* STATED TASK:
All of the data must be printed exactly; please include every line.

* SUPPLIED DATA:
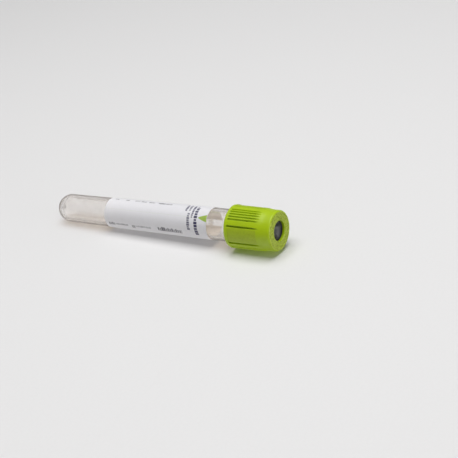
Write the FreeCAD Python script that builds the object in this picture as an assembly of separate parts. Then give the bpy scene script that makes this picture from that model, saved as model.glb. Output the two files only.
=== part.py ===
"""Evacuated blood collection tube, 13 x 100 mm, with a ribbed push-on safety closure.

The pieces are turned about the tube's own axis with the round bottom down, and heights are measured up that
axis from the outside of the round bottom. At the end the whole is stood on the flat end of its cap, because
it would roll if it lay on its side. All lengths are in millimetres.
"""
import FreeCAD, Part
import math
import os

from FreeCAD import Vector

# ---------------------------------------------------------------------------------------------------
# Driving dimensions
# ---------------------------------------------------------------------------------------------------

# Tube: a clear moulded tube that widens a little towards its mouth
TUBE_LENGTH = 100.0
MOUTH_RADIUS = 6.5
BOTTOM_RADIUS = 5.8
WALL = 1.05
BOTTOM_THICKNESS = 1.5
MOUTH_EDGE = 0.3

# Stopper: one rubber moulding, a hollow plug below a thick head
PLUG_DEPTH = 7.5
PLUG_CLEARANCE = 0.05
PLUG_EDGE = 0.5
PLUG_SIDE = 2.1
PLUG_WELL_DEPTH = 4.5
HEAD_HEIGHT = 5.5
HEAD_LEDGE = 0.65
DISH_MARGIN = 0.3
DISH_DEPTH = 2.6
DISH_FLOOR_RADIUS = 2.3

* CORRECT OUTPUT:
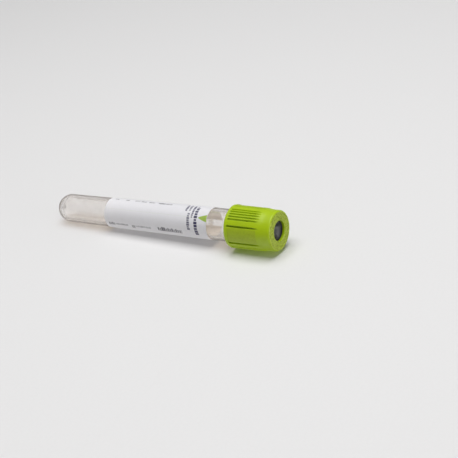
Write the FreeCAD Python script that builds the object in this picture as an assembly of separate parts. Then give the bpy scene script that makes this picture from that model, saved as model.glb. Output the two files only.
=== part.py ===
"""Evacuated blood collection tube, 13 x 100 mm, with a ribbed push-on safety closure.

The pieces are turned about the tube's own axis with the round bottom down, and heights are measured up that
axis from the outside of the round bottom. At the end the whole is stood on the flat end of its cap, because
it would roll if it lay on its side. All lengths are in millimetres.
"""
import FreeCAD, Part
import math
import os

from FreeCAD import Vector

# ---------------------------------------------------------------------------------------------------
# Driving dimensions
# ---------------------------------------------------------------------------------------------------

# Tube: a clear moulded tube that widens a little towards its mouth
TUBE_LENGTH = 100.0
MOUTH_RADIUS = 6.5
BOTTOM_RADIUS = 5.8
WALL = 1.05
BOTTOM_THICKNESS = 1.5
MOUTH_EDGE = 0.3

# Stopper: one rubber moulding, a hollow plug below a thick head
PLUG_DEPTH = 7.5
PLUG_CLEARANCE = 0.05
PLUG_EDGE = 0.5
PLUG_SIDE = 2.1
PLUG_WELL_DEPTH = 4.5
HEAD_HEIGHT = 5.5
HEAD_LEDGE = 0.65
DISH_MARGIN = 0.3
DISH_DEPTH = 2.6
DISH_FLOOR_RADIUS = 2.3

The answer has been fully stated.